→ **Your instructions**:
Will you repeat only the lines beginning at the one that mentions "before = set(bpy.data.objects)" and ending at the one that mentions "for node in", both of them included, exactly?

→ **Information supplied**:
========================
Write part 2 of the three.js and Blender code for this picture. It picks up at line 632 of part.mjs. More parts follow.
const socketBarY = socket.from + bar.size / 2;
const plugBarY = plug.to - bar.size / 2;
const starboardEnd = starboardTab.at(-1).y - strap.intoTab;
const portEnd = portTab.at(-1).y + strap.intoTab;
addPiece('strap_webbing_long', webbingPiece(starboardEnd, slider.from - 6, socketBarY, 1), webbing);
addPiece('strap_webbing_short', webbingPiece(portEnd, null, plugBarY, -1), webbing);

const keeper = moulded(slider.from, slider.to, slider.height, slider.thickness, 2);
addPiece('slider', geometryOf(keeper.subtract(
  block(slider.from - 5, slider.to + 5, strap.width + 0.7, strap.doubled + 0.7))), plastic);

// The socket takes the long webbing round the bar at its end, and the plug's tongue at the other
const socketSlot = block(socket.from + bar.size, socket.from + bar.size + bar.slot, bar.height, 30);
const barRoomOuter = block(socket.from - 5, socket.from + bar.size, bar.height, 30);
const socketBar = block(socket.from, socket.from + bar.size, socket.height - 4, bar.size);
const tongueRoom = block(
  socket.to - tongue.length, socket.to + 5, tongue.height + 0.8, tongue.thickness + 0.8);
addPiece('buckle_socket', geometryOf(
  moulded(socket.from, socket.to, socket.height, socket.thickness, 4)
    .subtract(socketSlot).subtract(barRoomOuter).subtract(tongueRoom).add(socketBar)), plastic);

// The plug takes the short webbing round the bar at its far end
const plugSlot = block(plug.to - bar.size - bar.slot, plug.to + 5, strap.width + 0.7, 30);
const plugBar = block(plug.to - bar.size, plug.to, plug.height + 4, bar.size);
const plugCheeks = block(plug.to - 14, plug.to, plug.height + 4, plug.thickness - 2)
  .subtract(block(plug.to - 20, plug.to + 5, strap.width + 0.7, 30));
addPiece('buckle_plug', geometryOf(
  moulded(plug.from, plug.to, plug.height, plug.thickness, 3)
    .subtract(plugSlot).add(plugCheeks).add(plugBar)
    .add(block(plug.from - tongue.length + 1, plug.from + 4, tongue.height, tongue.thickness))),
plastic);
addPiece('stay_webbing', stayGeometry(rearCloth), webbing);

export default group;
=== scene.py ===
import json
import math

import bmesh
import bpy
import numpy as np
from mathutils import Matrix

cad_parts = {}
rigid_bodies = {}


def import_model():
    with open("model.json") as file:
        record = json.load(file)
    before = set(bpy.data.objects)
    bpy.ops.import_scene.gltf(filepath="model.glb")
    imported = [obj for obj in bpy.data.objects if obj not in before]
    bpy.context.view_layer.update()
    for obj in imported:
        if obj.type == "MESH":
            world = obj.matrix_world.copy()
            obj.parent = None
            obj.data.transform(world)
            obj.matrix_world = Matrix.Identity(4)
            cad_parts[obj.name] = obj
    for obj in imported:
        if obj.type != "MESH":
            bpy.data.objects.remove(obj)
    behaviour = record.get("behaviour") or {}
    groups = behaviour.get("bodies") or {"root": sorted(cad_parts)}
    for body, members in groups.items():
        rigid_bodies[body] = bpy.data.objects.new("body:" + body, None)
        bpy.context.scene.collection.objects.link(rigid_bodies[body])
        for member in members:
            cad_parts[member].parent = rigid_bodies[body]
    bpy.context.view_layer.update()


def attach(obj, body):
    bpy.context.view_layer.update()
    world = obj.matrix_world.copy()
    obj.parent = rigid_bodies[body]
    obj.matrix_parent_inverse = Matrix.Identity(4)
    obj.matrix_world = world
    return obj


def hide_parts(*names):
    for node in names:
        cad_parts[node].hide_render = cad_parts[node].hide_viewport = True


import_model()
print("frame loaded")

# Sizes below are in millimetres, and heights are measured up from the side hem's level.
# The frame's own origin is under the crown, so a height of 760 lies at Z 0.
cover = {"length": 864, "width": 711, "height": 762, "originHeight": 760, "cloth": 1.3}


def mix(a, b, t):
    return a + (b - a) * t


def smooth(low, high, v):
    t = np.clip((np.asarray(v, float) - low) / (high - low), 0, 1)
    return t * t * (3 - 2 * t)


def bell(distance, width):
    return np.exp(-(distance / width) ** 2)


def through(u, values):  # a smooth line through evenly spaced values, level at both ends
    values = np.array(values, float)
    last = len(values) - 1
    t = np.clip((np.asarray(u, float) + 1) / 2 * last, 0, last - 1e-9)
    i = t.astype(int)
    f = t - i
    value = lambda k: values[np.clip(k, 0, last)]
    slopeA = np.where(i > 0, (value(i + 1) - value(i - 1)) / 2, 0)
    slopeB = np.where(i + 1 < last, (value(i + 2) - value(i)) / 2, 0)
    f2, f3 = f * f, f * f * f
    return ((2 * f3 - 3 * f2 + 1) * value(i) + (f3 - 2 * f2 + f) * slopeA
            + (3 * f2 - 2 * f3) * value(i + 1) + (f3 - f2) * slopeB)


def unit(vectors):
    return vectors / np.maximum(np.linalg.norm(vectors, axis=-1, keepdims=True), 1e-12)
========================
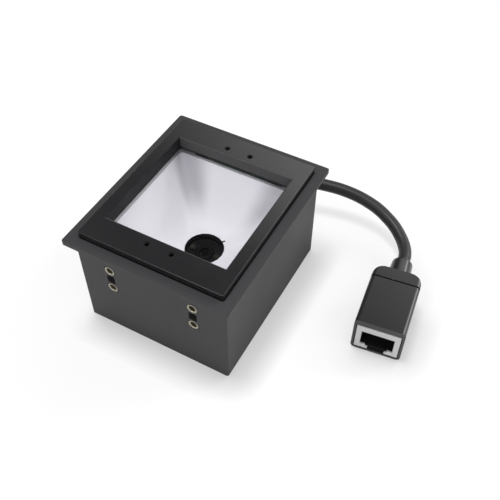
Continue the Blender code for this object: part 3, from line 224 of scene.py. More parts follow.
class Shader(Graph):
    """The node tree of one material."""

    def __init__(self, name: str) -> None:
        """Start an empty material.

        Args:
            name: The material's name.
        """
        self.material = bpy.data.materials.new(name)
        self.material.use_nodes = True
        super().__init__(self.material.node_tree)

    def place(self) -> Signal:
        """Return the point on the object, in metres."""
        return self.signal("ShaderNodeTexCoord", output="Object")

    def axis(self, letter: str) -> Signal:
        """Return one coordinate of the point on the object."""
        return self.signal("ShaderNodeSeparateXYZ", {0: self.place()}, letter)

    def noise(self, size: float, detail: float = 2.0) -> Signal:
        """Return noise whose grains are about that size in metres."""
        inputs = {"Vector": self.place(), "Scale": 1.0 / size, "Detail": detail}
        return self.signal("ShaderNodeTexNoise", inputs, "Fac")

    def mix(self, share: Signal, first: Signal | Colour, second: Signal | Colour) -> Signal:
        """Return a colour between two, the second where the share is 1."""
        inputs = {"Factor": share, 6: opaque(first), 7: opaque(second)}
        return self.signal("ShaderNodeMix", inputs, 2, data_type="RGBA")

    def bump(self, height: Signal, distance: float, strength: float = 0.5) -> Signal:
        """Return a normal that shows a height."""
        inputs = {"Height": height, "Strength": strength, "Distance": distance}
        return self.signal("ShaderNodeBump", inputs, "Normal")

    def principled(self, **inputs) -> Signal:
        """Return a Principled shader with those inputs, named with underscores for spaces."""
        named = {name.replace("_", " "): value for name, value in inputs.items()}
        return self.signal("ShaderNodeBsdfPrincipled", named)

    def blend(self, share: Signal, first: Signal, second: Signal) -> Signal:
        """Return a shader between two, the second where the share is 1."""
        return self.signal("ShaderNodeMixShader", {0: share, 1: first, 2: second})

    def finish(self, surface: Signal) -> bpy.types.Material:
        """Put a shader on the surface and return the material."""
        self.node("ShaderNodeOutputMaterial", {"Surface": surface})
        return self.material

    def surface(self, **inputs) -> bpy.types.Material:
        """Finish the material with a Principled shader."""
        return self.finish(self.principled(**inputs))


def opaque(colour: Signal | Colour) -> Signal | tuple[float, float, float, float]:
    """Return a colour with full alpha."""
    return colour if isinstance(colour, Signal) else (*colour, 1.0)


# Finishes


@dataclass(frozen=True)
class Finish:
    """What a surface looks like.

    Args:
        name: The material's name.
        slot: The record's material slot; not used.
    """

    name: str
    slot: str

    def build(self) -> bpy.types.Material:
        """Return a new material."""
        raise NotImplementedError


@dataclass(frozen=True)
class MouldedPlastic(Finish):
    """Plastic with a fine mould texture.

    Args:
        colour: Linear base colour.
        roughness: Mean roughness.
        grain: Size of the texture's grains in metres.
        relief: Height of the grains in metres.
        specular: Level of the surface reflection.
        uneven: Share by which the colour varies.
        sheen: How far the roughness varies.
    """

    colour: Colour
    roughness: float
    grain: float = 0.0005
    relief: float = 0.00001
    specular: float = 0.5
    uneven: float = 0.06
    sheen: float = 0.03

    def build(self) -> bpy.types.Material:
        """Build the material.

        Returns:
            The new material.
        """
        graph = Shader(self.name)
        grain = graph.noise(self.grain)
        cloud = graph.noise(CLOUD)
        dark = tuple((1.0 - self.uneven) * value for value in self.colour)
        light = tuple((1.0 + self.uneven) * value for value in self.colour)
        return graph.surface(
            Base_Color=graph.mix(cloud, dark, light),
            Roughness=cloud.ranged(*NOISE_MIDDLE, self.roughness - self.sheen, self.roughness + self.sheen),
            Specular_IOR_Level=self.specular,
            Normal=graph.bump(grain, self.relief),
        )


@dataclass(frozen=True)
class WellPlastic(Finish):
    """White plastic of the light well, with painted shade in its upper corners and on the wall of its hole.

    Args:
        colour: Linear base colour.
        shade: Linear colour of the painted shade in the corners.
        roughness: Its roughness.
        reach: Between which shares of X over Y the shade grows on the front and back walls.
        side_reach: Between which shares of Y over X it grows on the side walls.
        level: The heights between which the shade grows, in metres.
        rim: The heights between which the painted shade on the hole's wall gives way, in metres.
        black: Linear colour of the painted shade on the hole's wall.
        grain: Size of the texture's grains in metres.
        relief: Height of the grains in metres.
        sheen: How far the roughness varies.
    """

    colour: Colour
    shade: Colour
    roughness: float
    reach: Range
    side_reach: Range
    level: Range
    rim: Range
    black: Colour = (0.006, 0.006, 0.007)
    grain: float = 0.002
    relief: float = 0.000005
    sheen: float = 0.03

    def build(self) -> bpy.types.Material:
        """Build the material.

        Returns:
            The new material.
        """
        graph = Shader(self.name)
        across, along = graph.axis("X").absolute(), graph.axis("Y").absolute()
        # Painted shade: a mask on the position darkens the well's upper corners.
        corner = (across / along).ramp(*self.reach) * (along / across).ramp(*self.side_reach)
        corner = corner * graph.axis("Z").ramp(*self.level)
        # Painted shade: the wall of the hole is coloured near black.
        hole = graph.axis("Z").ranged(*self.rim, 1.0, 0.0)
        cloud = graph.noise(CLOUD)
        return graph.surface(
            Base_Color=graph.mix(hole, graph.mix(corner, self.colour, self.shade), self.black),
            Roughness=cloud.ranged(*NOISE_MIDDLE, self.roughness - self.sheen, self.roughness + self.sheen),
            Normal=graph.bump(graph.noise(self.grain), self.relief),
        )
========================
→ **Answer to this task**:
    before = set(bpy.data.objects)
    bpy.ops.import_scene.gltf(filepath="model.glb")
    imported = [obj for obj in bpy.data.objects if obj not in before]
    bpy.context.view_layer.update()
    for obj in imported:
        if obj.type == "MESH":
            world = obj.matrix_world.copy()
            obj.parent = None
            obj.data.transform(world)
            obj.matrix_world = Matrix.Identity(4)
            cad_parts[obj.name] = obj
    for obj in imported:
        if obj.type != "MESH":
            bpy.data.objects.remove(obj)
    behaviour = record.get("behaviour") or {}
    groups = behaviour.get("bodies") or {"root": sorted(cad_parts)}
    for body, members in groups.items():
        rigid_bodies[body] = bpy.data.objects.new("body:" + body, None)
        bpy.context.scene.collection.objects.link(rigid_bodies[body])
        for member in members:
            cad_parts[member].parent = rigid_bodies[body]
    bpy.context.view_layer.update()


def attach(obj, body):
    bpy.context.view_layer.update()
    world = obj.matrix_world.copy()
    obj.parent = rigid_bodies[body]
    obj.matrix_parent_inverse = Matrix.Identity(4)
    obj.matrix_world = world
    return obj


def hide_parts(*names):
    for node in names:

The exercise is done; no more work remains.